Exchange or request warranty review when the same patch, tint, band, bleed, or corner darkness remains visible after adjusting brightness, seating position, lighting, and reflections. Replacement becomes the practical answer when the flaw affects your main work: unreadable spreadsheets, unreliable photo edits, distracting game scenes, or client-review uncertainty.
For used monitors, run the test before buying. A display with even white, gray, and black screens may still be a strong value. A display with obvious blotches, faded edges, or fixed tinted zones should be avoided, especially for photo, design, video, or long office sessions.
FAQ
Is panel uniformity the same as color accuracy?
No. Color accuracy describes whether the monitor displays the intended color correctly, usually measured against a target color space. Uniformity describes whether that accuracy stays consistent across the screen. A monitor can be accurate in the center and still unreliable near the edges.
Does higher resolution improve uniformity?
Not directly. Higher resolution improves detail and text sharpness, but it does not guarantee even brightness or color. In fact, uniformity problems can become more noticeable on large 4K and 5K displays because users rely on the full screen for detailed work.
Is a small amount of corner glow normal?
Some glow or edge variation can be normal, especially on LCD panels in dark rooms. It becomes a problem when it is visible during your normal workload, repeats in the same location, or changes your editing, gaming, or reading decisions.

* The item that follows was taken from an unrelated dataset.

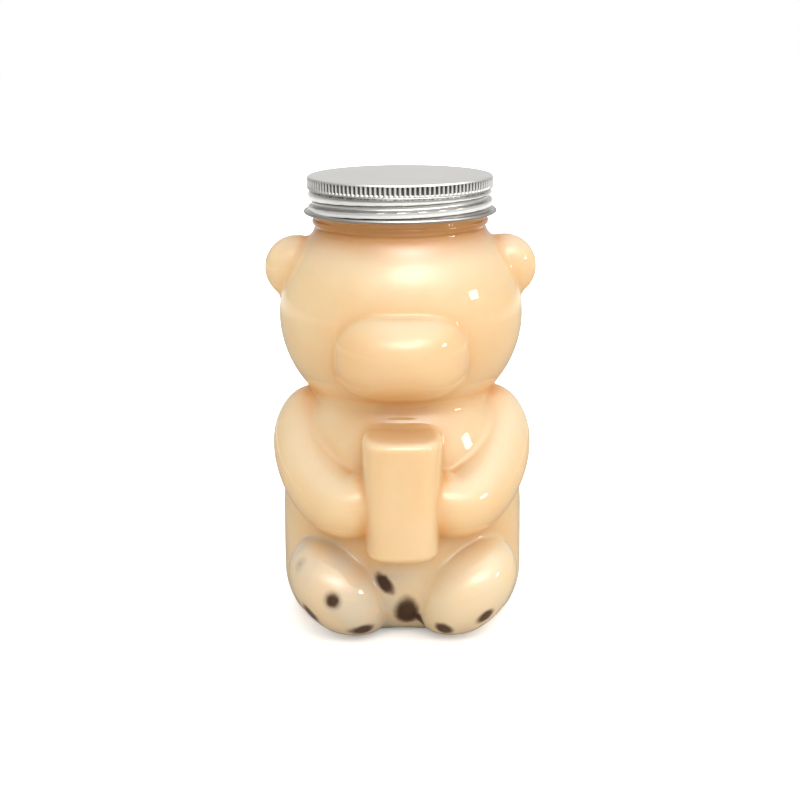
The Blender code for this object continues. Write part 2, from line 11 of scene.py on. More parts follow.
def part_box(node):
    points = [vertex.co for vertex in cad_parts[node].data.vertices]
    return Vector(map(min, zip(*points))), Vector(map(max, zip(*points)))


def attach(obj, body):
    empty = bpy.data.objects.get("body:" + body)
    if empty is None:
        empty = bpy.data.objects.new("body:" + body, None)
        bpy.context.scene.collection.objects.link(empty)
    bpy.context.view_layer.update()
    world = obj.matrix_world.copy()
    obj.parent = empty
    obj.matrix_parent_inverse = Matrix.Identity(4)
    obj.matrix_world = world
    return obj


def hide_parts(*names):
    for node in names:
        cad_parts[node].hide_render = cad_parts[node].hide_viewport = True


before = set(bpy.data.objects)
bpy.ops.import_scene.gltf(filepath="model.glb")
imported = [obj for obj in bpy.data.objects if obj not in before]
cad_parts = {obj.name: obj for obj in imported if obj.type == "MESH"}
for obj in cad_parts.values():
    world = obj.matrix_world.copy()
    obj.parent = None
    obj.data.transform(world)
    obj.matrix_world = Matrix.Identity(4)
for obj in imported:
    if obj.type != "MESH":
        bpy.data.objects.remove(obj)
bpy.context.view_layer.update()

# Sizes of the bear in metres, round its upright axis. It faces -Y
AXIS_Y = 0.0064
WALL = 0.0009
DRINK_DEPTH = 0.00085
WELD = 1e-7
NECK_BASE_Z = 0.1300
RIM_Z = 0.1454
BORE_RADIUS = 0.0259
FILL_Z, FILL_DIP, DRINK_OVERLAP = 0.1385, 0.0004, 0.00004
FOLD, BROAD_FOLD, MUZZLE_FOLD = 0.0018, 0.0035, 0.0011
TRUNK_RADIUS, TRUNK_DEPTH = 0.0398, 0.0365
SHOULDER_LOW_Z, SHOULDER_HEIGHT = 0.0360, 0.0570
HEEL_HEIGHT, HEEL_INSET, NOTCH_INSET = 0.0160, 0.0055, 0.0065
HEAD_CENTRE, HEAD_RADII = (0, 0, 0.1020), (0.0400, 0.0372, 0.0375)
NECK_RADIUS = 0.0274
MUZZLE_CENTRE = (0, -0.0268, 0.0936)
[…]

Should I test at maximum brightness?
Test first at your normal brightness because that reflects real use. Then test brighter if you want to expose worst-case bleed, glow, or clouding. A defect that only appears at unrealistic brightness may matter less than one that shows up during everyday work.
Final Word
Panel uniformity is the difference between a screen that only looks good in the center and a screen you can trust edge to edge. For pro gaming, office productivity, portable work, and creative production, the winning display is not just fast, sharp, or bright; it is consistent enough that your decisions stay yours, not the panel’s.